The parser assumes that names are defined before they are used, although this is not required by the specification. We recommend that the spec be changed to agree with the impl (i.e., require that names are defined before they are used).
I think we can fix the parser. I have been thinking about how to implement Schema/Field/Protocol as immutable data structures and a requirement for that is to prevent cyclic references in the Schema objects, which requires storing name references and a name based schema registry – the same tools needed for such a parser.
When a schema name is redefined, the parser throws an exception, even if the two definitions of the name are the same. This is contrary to the spec, which says "A schema may only contain multiple definitions of a fullname if the definitions are equivalent." We recommend that the spec be changed to agree with the implementation (i.e., disallow multiple definitions of the same name, even if the def's are the same).

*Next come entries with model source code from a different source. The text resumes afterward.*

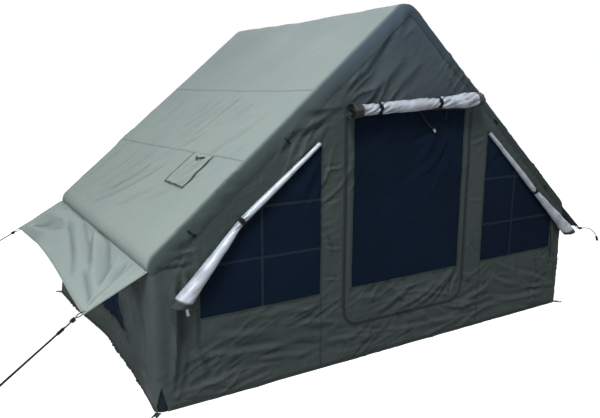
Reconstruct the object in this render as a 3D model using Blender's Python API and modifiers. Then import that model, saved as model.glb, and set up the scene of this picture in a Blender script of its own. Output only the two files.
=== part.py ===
"""An inflatable ridge tent: air beams, sewn skin, mesh door and windows, rolled covers, awnings, guy ropes.

Metres, +Z up. The origin is on the ground under the middle of the groundsheet, and the door gable faces -Y.
"""

import math
from dataclasses import dataclass

import bmesh
import bpy
from mathutils import Matrix, Vector

# Driving sizes of the whole tent
TENT_WIDTH = 3.02
TENT_DEPTH = 2.1
RIDGE_HEIGHT = 2.0
EAVE_WIDTH = 3.03
EAVE_TUBE_HEIGHT = 0.72
TUBE_RADIUS = 0.075
LINK_RADIUS = 0.07
TUBE_CLEARANCE = 0.01
LEG_CLEARANCE = 0.013
CLOTH = 0.003
MESH_CLOTH = 0.0015
FIT = 0.0003

# Skin: rounded edges, seams and the drawn-in foot of the side walls
RIDGE_FLAT = 0.012
RAFTER_EDGE = 0.065
WALL_EDGE = 0.045
SEAM_MARGIN = 0.012
EAVE_TUCK = math.radians(6)
WALL_WAIST = 0.035
RIDGE_STEPS = 3
EAVE_STEPS = 6
WALL_STEPS = 4
EDGE_STEPS = 4
SIDE_STEPS = 6

# Front gable: the door sits beside the ridge line, as the whole row of openings does
FRONT_OFFSET = 0.045
WINDOW_INNER = 0.616
WINDOW_SIDE_BAND = 0.189
RAKE_BAND = 0.2563
SILL_HEIGHT = 0.436
PEAK_DROP = 0.57
DOOR_HALF_WIDTH = 0.46
DOOR_BOTTOM = 0.215
DOOR_CORNER = 0.1
DOOR_SWING_GAP = 0.002
DOOR_BORDER = 0.045
DOOR_HEADER = 0.03
CORNER_STEPS = 5

# Side windows, in the side walls under the awning flaps
SIDE_WINDOW_BOTTOM = 0.22
SIDE_WINDOW_TOP = 0.58
SIDE_WINDOW_FOOT = 0.6
SIDE_WINDOW_HEAD = 0.36
MESH_RECESS = 0.0008

# Groundsheet
FLOOR_CLOTH = 0.002
UPSTAND = 0.12

# Air frame
TUBE_SIDES = 16
SADDLE_SIDES = 21
FACET_TWIST = math.radians(7)
OVERRUN = 0.2

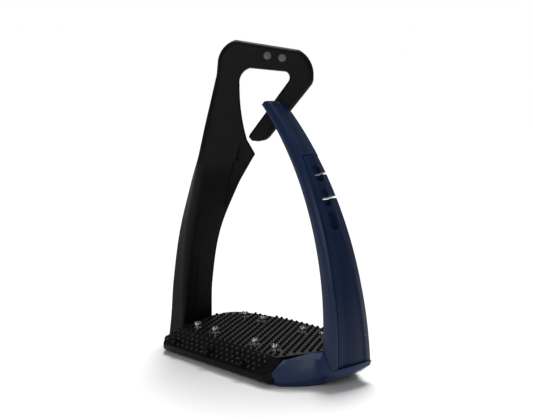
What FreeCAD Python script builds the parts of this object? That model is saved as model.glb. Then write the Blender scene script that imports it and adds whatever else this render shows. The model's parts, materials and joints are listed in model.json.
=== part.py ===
"""Safety stirrup iron: a rigid inner branch with an open eye, a grip tread, and a sprung outer arm.

Millimetres.  +Z is up, +X points from the inner branch to the outer arm (away from the horse), +Y is the
back of the tread.  The origin lies under the centre of the tread, on the surface the stirrup stands on.
"""

import FreeCAD, Part
import math
import os

import Sketcher

Vector = FreeCAD.Vector

# alias, value in millimetres (or degrees where the note says so), note
DIMENSIONS = [
    ("tread_top", 17.0, "height of the tread's upper face"),
    ("pad_thick", 3.0, "thickness of the tread pad"),
    ("pad_front", 30.0, "centre to the pad's straight front edge"),
    ("pad_front_half", 47.5, "half the pad's front edge"),
    ("pad_half", 60.0, "half the pad's greatest width"),
    ("pad_side", 17.0, "where the pad's sides end and its corners start"),
    ("pad_corner_half", 51.0, "half the pad's back edge between the corners"),
    ("pad_corner", 33.5, "centre to the ends of the pad's back edge"),
    ("pad_corner_radius", 14.0, "pad's back corner radius"),
    ("pad_back_radius", 161.0, "radius of the pad's bowed back edge"),
    ("base_front", 40.0, "centre to the base's front edge"),
    ("base_front_left", 50.0, "centre to the left end of the base's front edge"),
    ("base_front_right", 47.0, "centre to the right end of the base's front edge"),
    ("base_half", 60.0, "half the base's width"),
    ("base_nose", 27.0, "where the base's front corners meet its sides"),
    ("base_rim", 1.2, "how far the base stands out behind the pad"),
    ("slope_drop", 10.0, "height and depth of the 45 degree front grip"),
    ("left_drop", 11.3, "fall of the slope at the base's front left corner"),
    ("grip_thick", 2.0, "thickness of the front grip, square to its face"),
    ("grip_right", 44.0, "centre to the right end of the front grip"),
    ("bottom_chamfer", 3.0, "chamfer under the base's front edge"),
    ("cavity_half_x", 46.0, "half the width of the hollow under the deck"),
    ("cavity_half_y", 27.0, "half the depth of the hollow under the deck"),
    ("cavity_high", 8.0, "height of the hollow under the deck"),
    ("cover_half_x", 49.0, "half the underside cover's width"),
    ("cover_half_y", 30.0, "half the underside cover's depth"),
    ("cover_thick", 2.0, "thickness of the underside cover"),
    ("cover_gap", 0.2, "gap round the underside cover"),
    ("boss_x", 41.0, "cover screw bosses, from the centre"),
    ("boss_y", 22.5, "cover screw bosses, from the centre"),
    ("boss_radius", 4.0, "radius of the cover screw bosses"),
    ("small_screw_radius", 1.5, "radius of the cover and pad screws"),
    ("small_head_radius", 2.8, "head radius of the cover and pad screws"),
    ("pad_screw_x", 28.5, "pad screws, from the centre"),
    ("pad_screw_y", 10.0, "pad screws, from the centre"),
    ("stud_outer", 37.7, "outer tread studs, from the centre"),
    ("stud_inner", 19.5, "inner tread studs, from the centre"),
    ("stud_row", 21.6, "stud rows, from the centre"),
    ("stud_thread_radius", 1.5, "radius of a stud's threaded shank"),
    ("stud_flange_radius", 2.6, "radius of a stud's flange"),
    ("stud_flange_thick", 1.0, "thickness of a stud's flange"),
    ("stud_crown_high", 3.2, "height of a stud's crown"),
    ("stud_crown_wall", 0.8, "wall of a stud's crown"),
    ("insert_radius", 2.7, "radius of a stud's threaded insert"),
    ("grip_stud_radius", 2.6, "radius of the grip's studs"),
    ("grip_stud_high", 2.4, "height of the grip's studs"),
    ("grip_stud_left", 42.5, "left grip stud, from the centre"),
    ("grip_stud_middle", 8.0, "middle grip stud, from the centre"),
    ("grip_stud_right", 25.0, "right grip stud, from the centre"),
    ("arm_inner_radius", 201.4, "radius of the arm's inner edge"),
    ("arm_outer_radius", 217.7, "radius of the arm's outer edge"),
    ("arm_low_inner_x", 69.4, "inner corner of the arm's foot"),
    ("arm_low_inner_z", 3.6, "inner corner of the arm's foot"),
    ("arm_low_outer_x", 83.7, "outer corner of the arm's foot"),
    ("arm_low_outer_z", 11.5, "outer corner of the arm's foot"),
    ("arm_tip_x", 11.5, "inner corner of the arm's tip"),
    ("arm_tip_z", 168.7, "inner corner of the arm's tip"),
    ("arm_top", 171.0, "height of the arm's flat top"),
    ("arm_top_inner", 14.0, "inner end of the arm's flat top"),
    ("arm_top_outer", 15.5, "outer end of the arm's flat top"),
    ("arm_foot_half", 14.0, "half the arm's width at its foot"),
    ("arm_tip_half", 7.0, "half the arm's width at its tip"),
    ("rail_deep", 7.5, "depth of the arm's uncut front rail, from the front"),
    ("spring_thick", 2.4, "thickness of the spring core"),
    ("spring_wide", 2.8, "width of the spring core"),
    ("spring_cover", 1.0, "rubber in front of the spring core"),
    ("spring_foot_end", 38.0, "inner end of the spring core's foot"),
    ("spring_way_gap", 0.5, "room behind the spring core's foot"),
    ("clamp_screw_aside", 2.4, "clamp screws, beside the spring core"),
    ("clamp_head_radius", 2.2, "head radius of the clamp screws"),
    ("flex_low_x", 55.7, "lower flex line"),
    ("flex_low_z", 111.5, "lower flex line"),
    ("flex_low_lean", 20.6, "degrees, lower slit above the horizontal"),
    ("flex_high_x", 48.2, "upper flex line"),
    ("flex_high_z", 125.5, "upper flex line"),
    ("flex_high_lean", 25.0, "degrees, upper slit above the horizontal"),
    ("panel_top_x", 40.2, "upper end of the outer panels"),
    ("panel_top_z", 138.0, "upper end of the outer panels"),
    ("panel_top_lean", 34.5, "degrees, panel's upper end above the horizontal"),
    ("slit_half", 1.0, "half the width of a slit"),
    ("joint_half", 0.15, "half the clearance between two rail pieces"),
    ("flex_wedge", 12.0, "degrees that each flex line may close"),
    ("shoe_high", 15.0, "height of the outer shoe"),
    ("shoe_heel", 9.2, "height of the shoe's underside at its outer end"),
    ("shoe_nose_drop", 9.0, "fall of the shoe's top towards its front tip"),
    ("shoe_inner_x", 60.0, "where the shoe meets the base"),
    ("eye_turn", 46.3, "degrees, eye plane turned about the vertical"),
    ("eye_back", 3.0, "eye plane behind the tread's centre"),
    ("eye_thick", 10.0, "thickness of the eye"),
    ("rivet_radius", 2.8, "radius of the eye's rivets"),
    ("rivet_recess", 0.6, "how far the rivets lie below the eye's faces"),
    ("plate_thick", 3.0, "thickness of the steel plate in the eye's bar"),
    ("tongue_reach", 36.0, "inner end of the branch's tongue"),
    ("tongue_thick", 3.6, "thickness of the branch's tongue"),
    ("tongue_front", 13.0, "front side of the branch's tongue"),
    ("tongue_back", 5.0, "back side of the branch's tongue"),
    ("bolt_radius", 2.5, "radius of the branch bolts"),
    ("bolt_head_radius", 4.0, "head radius of the branch bolts"),
    ("bolt_x", 41.0, "branch bolts, from the centre"),
]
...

I think this is a decent spec change, especiallyl since "if the definitions are equivalent" is insufficiently defined currently – equivalent at what level? Including all metadata, even 'doc'? It is probably best if a single schema definition does not re-define any named schema elements.
The parser calls validateName on the symbols of an enumeration, restricting the syntax of enumeration symbols. The spec does not call for such a restriction. We recommend that the spec be changed to conform to the implementation (i.e., restrict symbols the same way we restrict names). This helps in cannonicalization (don't have to worry about Unicode normalization).
I wonder how various language implementations deal with this currently, it would not surprise me if more than Java already have an implicit restriction beyond the spec. We should change the spec to restrict symbols to the same restriction as field names.
Schema.validateName uses Character.isLetter and Character.isLetterOrDigit to test characters. These accept all Unicode characters (except supplemental ones). The Avro spec says that names should be restricted to ASCII letters. We think this is an implementation bug and should be fixed. (Again, nice to avoid Unicode normalization.)
From the spec:
Record, enums and fixed are named types. Each has a fullname that is composed of two parts; a name and a namespace. Equality of names is defined on the fullname.
The name portion of a fullname, record field names, and enum symbols must:
- start with [A-Za-z_]
- subsequently contain only [A-Za-z0-9_]
A namespace is a dot-separated sequence of such names.
When the parser descends into a named schema, the default namespace in the names variable is stored into the local variable savedSpace, which is restored on exit. However, if the routine exits abruptly (with an exception), this restoration does not occur. This is probably a bug, and restoration should be in a finally. (In Parser.parse, the flag validateNames is restored in a finally clause.)
Sounds like a bug, a patch containing a reproducible test case that fails and a fix for another ticket would be great!